Wenn ich mich objektiv betrachte – so als Sexualobjekt – durch das Objektiv einer Kamera zum Beispiel, dann sehe ich gar nicht gut aus. Auf einer Party bin ich kaum derjenige, von dem die Schönen des Abends sagen: „Mit dem würde ich gern die nächste Nacht verbringen.“ Auch im Freundes- und Kollegenkreis werde ich nicht unbedingt als Lebensabschnitts- oder Heiratskandidat gehandelt. Die tollen Kerle, die süßen Männer – das sind die Anderen.
Allein die Tatsache, dass ich im Rollstuhl sitze… Nein, eigentlich sitze ich nicht.
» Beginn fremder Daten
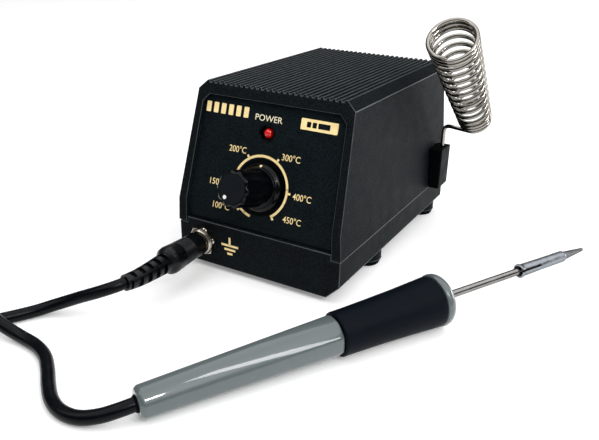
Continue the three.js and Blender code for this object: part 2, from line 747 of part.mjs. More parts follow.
addTo(cord, 'cord_lead_plug', 'cord', swept(LEAD_A, CORD_RADIUS, CORD_SIDES, 18));
addTo(cord, 'cord_lead_iron', 'cord', swept(LEAD_B, CORD_RADIUS, CORD_SIDES, 36));
addTo(cord, 'cord_coil', 'cord', cordCoil()).position.set(...COIL_CENTRE, 0);
const tie = addTo(cord, 'cord_tie', 'rubber', cordTie());
tie.position.set(...COIL_CENTRE, 0);
tie.rotation.z = Math.PI;

// ======================================================================================
// Soldering iron: its own frame runs along y from the butt to the tip
// ======================================================================================

const iron = new THREE.Group();
iron.position.set(...IRON_BUTT);
iron.quaternion.setFromUnitVectors(new THREE.Vector3(0, 1, 0), IRON_DIRECTION);
station.add(iron);

// Eight-sided section with eased corners: the flats lie a little inside the corners.
function easedOctagon(radius) {
  const points = [];
  for (let i = 0; i < 16; i += 1) {
    const angle = ((i + 0.5) / 16) * 2 * Math.PI;
    points.push([radius * Math.cos(angle), radius * Math.sin(angle)]);
  }
  return points.map(([x, z], i) => {
    const ease = Math.floor((i + 1) / 2) % 2 === 0 ? 1 : 0.975;
    return [x * ease, z * ease];
  });
}

function loftY(sections) {
  const positions = [];
  const index = [];
  const count = sections[0].points.length;
  sections.forEach(({ y, points }) => points.forEach(([x, z]) => positions.push(x, y, z)));
  for (let s = 0; s < sections.length - 1; s += 1) {
    for (let i = 0; i < count; i += 1) {
      const a = s * count + i;
      const b = s * count + ((i + 1) % count);
      index.push(a, a + count, b, b, a + count, b + count);
    }
  }
  const last = (sections.length - 1) * count;
  for (let i = 1; i < count - 1; i += 1) {
    index.push(0, i, i + 1, last, last + i + 1, last + i);
  }
  const geometry = new THREE.BufferGeometry();
  geometry.setAttribute('position', new THREE.Float32BufferAttribute(positions, 3));
  geometry.setIndex(index);
  return geometry;
}

function ironHandle() {
  const grow = (y) => HANDLE_BUTT_RADIUS + (HANDLE_FRONT_RADIUS - HANDLE_BUTT_RADIUS) * (y / GRIP_START);
  const stations = [
    [0, HANDLE_BUTT_RADIUS - 2.2], [0.6, HANDLE_BUTT_RADIUS - 1.1], [1.8, HANDLE_BUTT_RADIUS - 0.3],
    [3.5, HANDLE_BUTT_RADIUS], [30, grow(30)], [60, grow(60)], [GRIP_START - GAP, HANDLE_FRONT_RADIUS],
    [GRIP_START - GAP + 0.01, 7], [GRIP_END - 3, 7],
  ];
  const body = loftY(stations.map(([y, radius]) => ({ y, points: easedOctagon(radius) })));
  return carve(body, [barY(3.2, -1, 8), barY(4.8, 6, GRIP_END)]);
}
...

Zum Sitzen gehört ein Minimum an
Rücken-, Bauch- und Arschmuskulatur, welche bei mir nicht vorhanden ist. Ich fläze, ich hänge, ich liege im Rollstuhl – hineingeschüttet. Aufgefangen, sozusagen am Wegfließen gehindert von Rücken- und Seitenlehne. Mein Kopf balanciert auf einem dünnen Hals und meiner Mimik ist oft genug anzusehen, wie schwer es mir fällt, ihn aufrecht zu halten. Arme und Hände sind dünn, die Finger krumm und geschwollen. Mein Rückgrat schlängelt sich in S-Form. Ellenbogen, Knie, Hüften und Schultern lassen sich nur innerhalb eines sehr begrenzten Radius beugen und strecken.
Ich bin nahezu bewegungsunfähig. Klar, dass ich überall und immer Hilfe brauche. Darüber hinaus habe ich noch einige Maschinchen, die in der Nacht oder beim Abhusten meine Atmung unterstützen.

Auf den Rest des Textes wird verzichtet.